I like any way of writing a review. I find that sometimes the books I read are easier to talk about in list form, and some are easier to talk about in paragraphs. Maybe it’s the same for others.
I’m also fascinated by Quakers (and any other religious group, actually). But I don’t have any non-fiction books about Quakers to recommend. I will have to check back later to see if anyone else does!
You might like A Measure of Light by Beth Powning; a fictional account that sticks as close to fact as possible about Mary Dyer.
Now that novel sounds EXCELLENT! I can always count on you for great CanLit, Naomi!
I hope you can find it!
Ugh, my library system only has it in e-book format . . . but I’m going to remember it when my birthday rolls around, and keep an eye out for it at bookstores.
Beth Powning lives in New Brunswick and has ties to New England, so I would imagine that it would be around there somewhere!
I love this format!
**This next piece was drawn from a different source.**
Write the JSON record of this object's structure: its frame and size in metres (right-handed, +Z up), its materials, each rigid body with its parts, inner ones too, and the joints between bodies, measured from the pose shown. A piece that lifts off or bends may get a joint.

Because we can easily get book summaries from many sources, I’m always interested in a blogger’s personal experience with a book. We learn a little about the book, a little about the blogger…And this book sounds lovely! I also love how you ended up having a nice correspondence with the author 🙂
An interesting introduction to Friends (Quakers) is A Quaker Book of Wisdom: Life Lessons In Simplicity, Service, And Common Sense by Robert Lawrence Smith. Who (just for you trivia fans) also served as a Trustee of Sandy Spring Friends School where the author Ellen Prentiss Campbell was a student and current Trustee.
Thank you for the recommendation, Howard!